Look at the glaze surface The glaze on a genuine piece has slight depth variation: some areas catch light differently than others. This is not a defect. It is the result of the quartz body interacting with the glaze during firing.

Look for kiln marks On the base or rim of authentic pieces. You may see small firing marks or slight glaze pooling. These are signs of individual kiln placement, not mass production.

Where Blue Pottery Is Made and Who Makes It

Jaipur is the centre of blue pottery production in India, with workshops concentrated in areas like Sanganer and the older craft mohallas of the walled city. The craft was revived in Jaipur in the mid-20th century through the efforts of artist Kripal Singh Shekhawat, who is largely credited with bringing the technique back from near extinction.

Today, families who learned directly from Shekhawat's lineage continue the work alongside newer workshops that have taken the craft into fresh design territory.

Meri Katha's Blue Pottery Wall Plates collection sources from workshops in Jaipur with direct artisan attribution on each piece.

Blue Pottery in the Home: Practical Styling Notes

Blue pottery is functional as well as decorative. Plates, bowls, and trays can be used for dry food serving and display.

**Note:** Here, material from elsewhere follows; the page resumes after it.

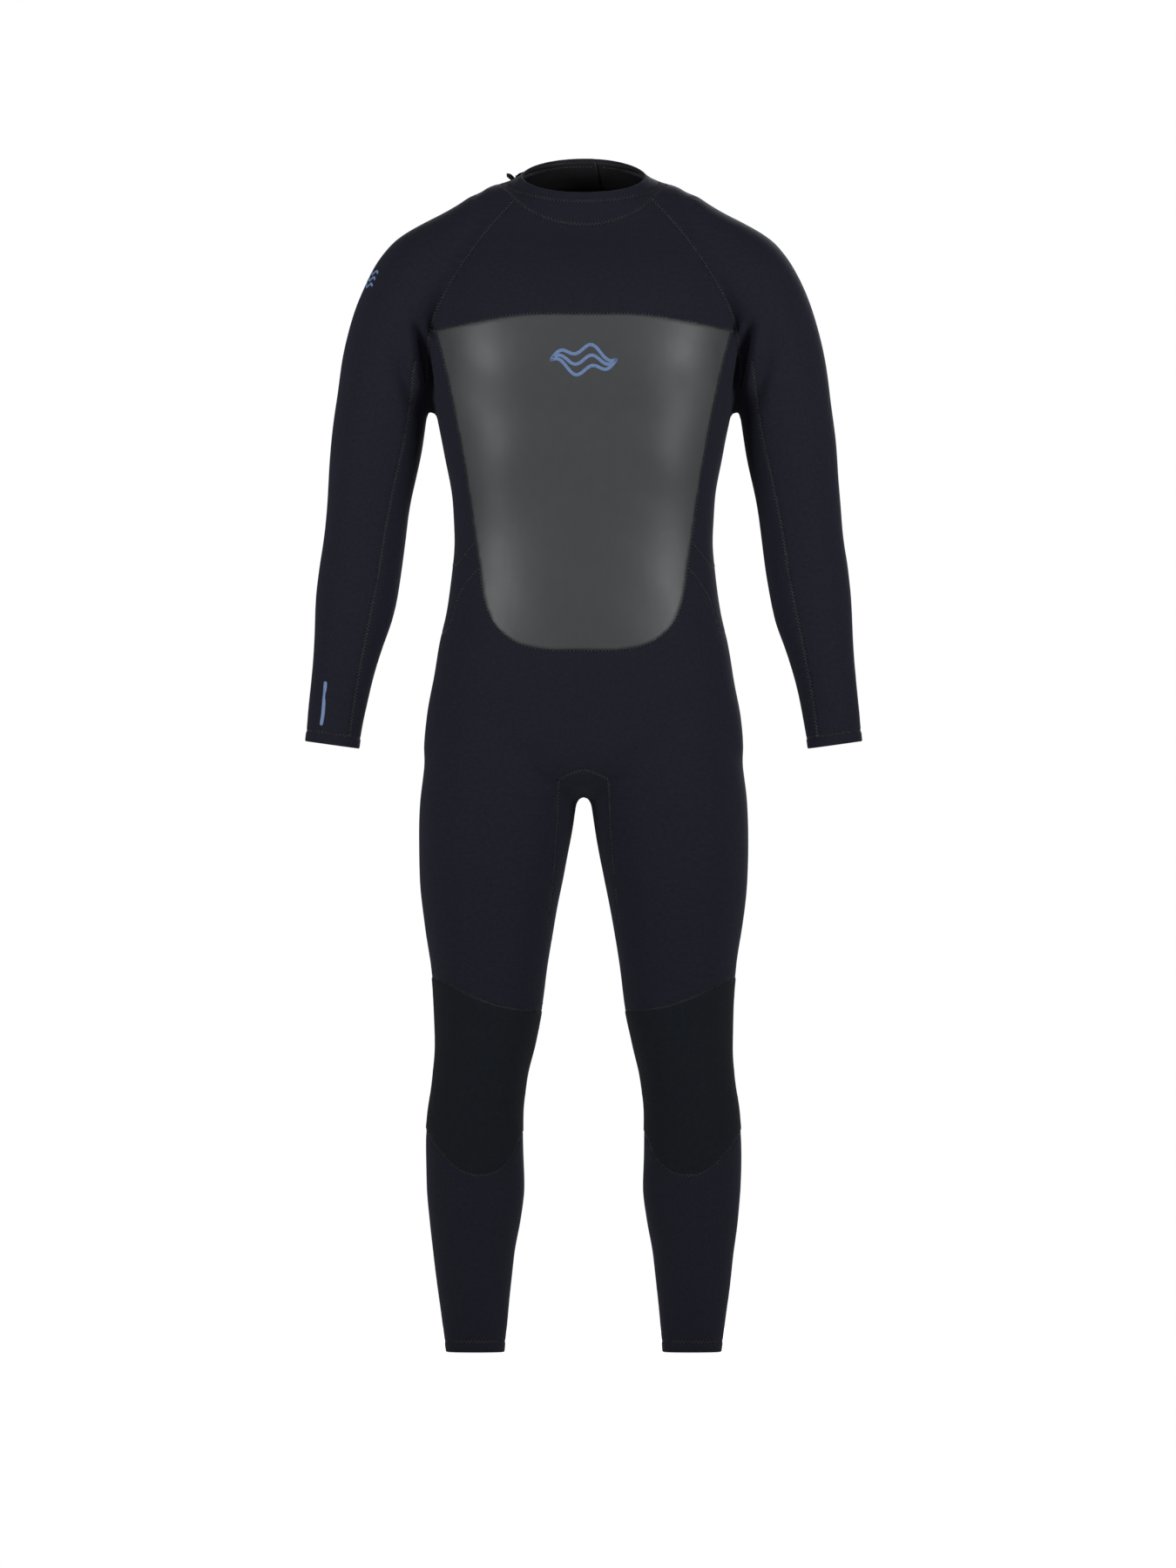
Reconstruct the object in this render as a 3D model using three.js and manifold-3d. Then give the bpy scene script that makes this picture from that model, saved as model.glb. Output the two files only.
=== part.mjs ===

Because the glaze is lead-free in reputable workshops, the pieces are food-safe, though not microwave or dishwasher-safe.

For display:

  • Wall-mounted plate arrangements work particularly well because the pieces read as a unified collection when grouped by pattern family
  • A single large blue pottery plate on a shelf anchor reads as sculpture
  • Mixing blue pottery with natural fibre objects (rattan, linen, raw wood) creates contrast without conflict

For care:

  • Hand wash only with mild soap
  • Avoid sudden temperature changes, which can cause the quartz body to crack
  • Do not soak in water for extended periods

What Meri Katha Checks Before Listing a Blue Pottery Piece

Every piece in the Meri Katha blue pottery collection is reviewed for:

  • Body composition: verified quartz-based, not standard clay
  • Glaze quality: even application without crawling or bare patches
  • Line work: confirmed hand-painted, not transfer-printed
  • Workshop provenance: named maker with Jaipur location

If you are also exploring other regional ceramic and craft traditions, the Kaavi collection offers a very different but equally specific regional practice rooted in surface decoration.

FAQ

Q: Is Jaipur blue pottery food safe?

Reputable workshops use lead-free glazes, making the pieces food safe for dry serving. They are not microwave or dishwasher-safe, and should not be used for hot liquids over extended periods.

Q: Why is blue pottery so light compared to regular ceramic?

The quartz-based body is less dense than fired clay, which is why genuine blue pottery feels noticeably lighter than standard ceramic of the same size.

Q: Can blue pottery be used outdoors?

It is not recommended. The quartz body is sensitive to frost and rapid temperature shifts. Indoor display or covered outdoor spaces are safer placements.

Q: What is the difference between Jaipur blue pottery and Chinese blue and white porcelain?

They are entirely different craft traditions. Chinese blue and white uses kaolin clay fired at high temperatures. Jaipur blue pottery uses a quartz-based body fired at low temperatures. The visual similarity in colour palette is a coincidence of pigment, not shared technique.

Q: How do I care for a blue pottery wall plate?

Dust with a soft dry cloth. If washing is needed, use a damp cloth with mild soap and dry immediately. Do not submerge the piece in water.